I am 23 and I have been with my 26 year-old boyfriend for about 2.5 years. Of course no relationship or person is perfect but we are very compatible and have always had what we consider a happy, stable and loving relationship. We live together, we have two dogs together, my family loves him, his family loves me and we plan to get married but aren’t in a rush. Recently, one night we got really drunk together and my phone wasn’t working and I had him send some texts to my best friend. I guess as the night went on my boyfriend sent some texts to her that weren’t graphic but you would definitely get the impression that he was coming on to her. She told me a couple days later and I was very upset. He said he doesn’t remember that and whatever he did say he was sure was taken out of context, not that I see how that is possible. I didn’t know how to react really so I just told him how I felt and that if he ever did it again I was gone. Should I have done more? Should I have left him? — Text Out Of Context?
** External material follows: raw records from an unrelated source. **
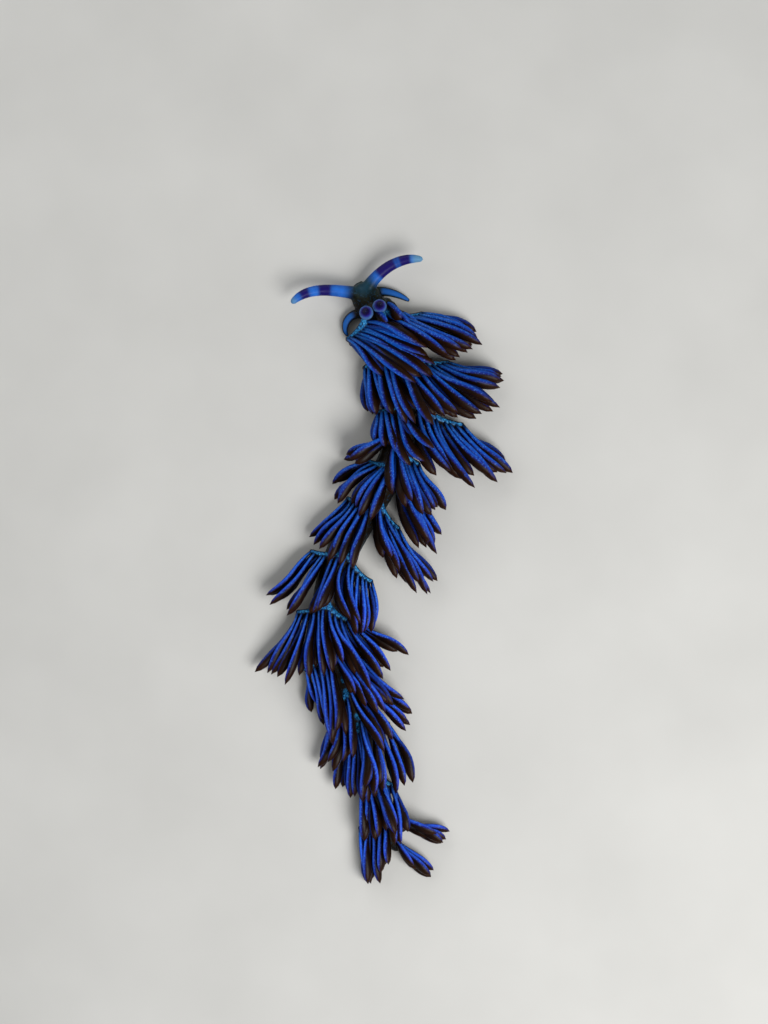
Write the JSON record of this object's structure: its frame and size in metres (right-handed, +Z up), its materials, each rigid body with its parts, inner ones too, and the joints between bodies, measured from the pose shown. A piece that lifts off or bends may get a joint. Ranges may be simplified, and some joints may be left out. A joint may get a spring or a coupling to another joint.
{
  "type": "blue dragon sea slug",
  "caption": "Life-size aeolid sea slug crawling on its flat sole, with leafed rhinophores, long oral tentacles and fans of cerata down both sides.",
  "frame": {"origin": "a point on the flat sole below the middle of the animal", "axes": "+Z up from the sole, -Y towards the head, +Y towards the tail, +X towards the animal's left side"},
  "size_m": [0.0389, 0.1049, 0.0101],
  "materials": {
    "skin": "wet, soft satin",
    "cerata": "wet, soft satin",
    "feeler": "wet, soft satin",
    "rhinophore": "wet, soft satin"
  },
  "bodies": {
    "root": {"head": "skin", "oral_tentacle_left": "feeler", "oral_tentacle_right": "feeler", "rhinophore_left": "rhinophore", "rhinophore_right": "rhinophore", "foot_corner_left": "skin", "foot_corner_right": "skin", "neck": "cerata", "trunk_front": "cerata", "trunk_middle": "cerata", "trunk_rear": "cerata", "tail": "cerata"}
  },
  "joints": []
}
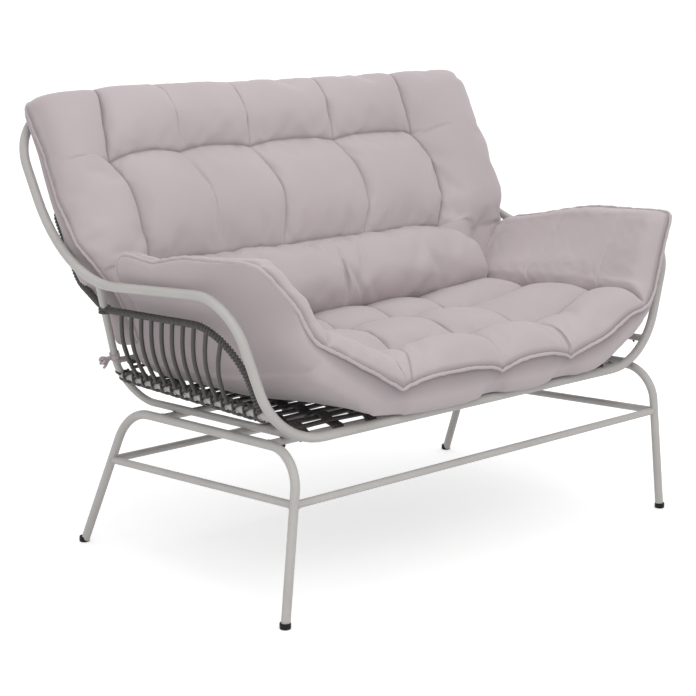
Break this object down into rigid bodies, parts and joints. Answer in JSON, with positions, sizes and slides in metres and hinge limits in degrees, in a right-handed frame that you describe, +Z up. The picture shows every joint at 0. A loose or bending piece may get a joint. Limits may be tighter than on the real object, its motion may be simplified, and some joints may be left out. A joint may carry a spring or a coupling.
{
  "type": "rattan garden sofa",
  "caption": "Garden sofa with a bent tube frame on leg hoops, rattan side, back and seat panels, and tufted seat, back and arm cushions.",
  "frame": {"origin": "on the floor, in the middle of the sofa's width, midway between the front of the seat cushion and the back of the back rail", "axes": "+Z up, the sitter faces -Y, +X to the right of someone who looks at the sofa from the front"},
  "size_m": [1.3308, 0.856, 1.0026],
  "materials": {
    "frame": "satin powder coat, warm light grey",
    "rattan": "round synthetic rattan, anthracite, faintly ribbed",
    "cushion": "plain woven outdoor cloth, light warm pinkish grey",
    "foot_cap": "black moulded plastic",
    "bolt": "black coated steel"
  },
  "bodies": {
    "root": {"front_rail": "frame", "back_rail": "frame", "left_side_loop": "frame", "right_side_loop": "frame", "left_side_rail": "frame", "right_side_rail": "frame", "left_seat_rail": "frame", "right_seat_rail": "frame", "left_bound_rail": "rattan", "right_bound_rail": "rattan", "back_rim": "rattan", "rear_seat_rail": "frame", "left_leg_hoop": "frame", "right_leg_hoop": "frame", "left_front_foot_cap": "foot_cap", "left_rear_foot_cap": "foot_cap", "right_front_foot_cap": "foot_cap", "right_rear_foot_cap": "foot_cap", "front_cross_tube": "frame", "middle_cross_tube": "frame", "rear_cross_tube": "frame", "front_stretcher": "frame", "rear_stretcher": "frame", "left_stretcher": "frame", "right_stretcher": "frame", "left_front_bolt": "bolt", "left_rear_bolt": "bolt", "right_front_bolt": "bolt", "right_rear_bolt": "bolt", "left_side_weave": "rattan", "right_side_weave": "rattan", "back_weave": "rattan", "seat_weave": "rattan", "seat_cushion": "cushion", "back_cushion": "cushion", "lumbar_roll": "cushion", "left_arm_pad": "cushion", "right_arm_pad": "cushion", "left_cushion_tie": "cushion", "right_cushion_tie": "cushion"}
  },
  "joints": []
}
Something’s a little off about this story and I wonder if you aren’t leaving out some important details here. If there’s a history of distrust between you and your boyfriend, which you don’t mention, or if he’s ever made passes at your best friend in front of you or made inappropriate comments about her or some other woman, I’d have a much easier time understanding why you’d be upset now. But if this is the first potential red flag that’s arisen, I think you’re overreacting. I mean, let’s not forget: you asked him to text your friend — it’s not something he was doing behind your back and trying to hide from you. Is it possible your best friend misinterpreted your boyfriend’s texts to her? Is there any chance she’s a little jealous of your “happy, stable and loving relationship” and trying to sabotage it, consciously or unconsciously? I know that isn’t something we want to imagine about our BFF, but neither is believing that your boyfriend would come on to her.
I guess I’m wondering why you’re finding it easier to believe your friend over your boyfriend. Did you actually see the texts? If not, then it seems obvious you’ve got some trust issues with your boyfriend. Whether those issues are the result of inappropriate behavior from your boyfriend in the past, or what Tiger Woods would call “transgressions,” or if you’re simply an insecure person, only you can answer. If it’s the former, and your boyfriend has proven to be untrustworthy in the past, I wouldn’t even give him one more chance. But if coming on to your best friend is completely out of character for your boyfriend and something that came out of left field, I’d chalk it up to a drunken, late-night misunderstanding or misinterpretation. I’d also keep an eye on your best friend for any jealousy and potential sabotaging of your happiness in the future.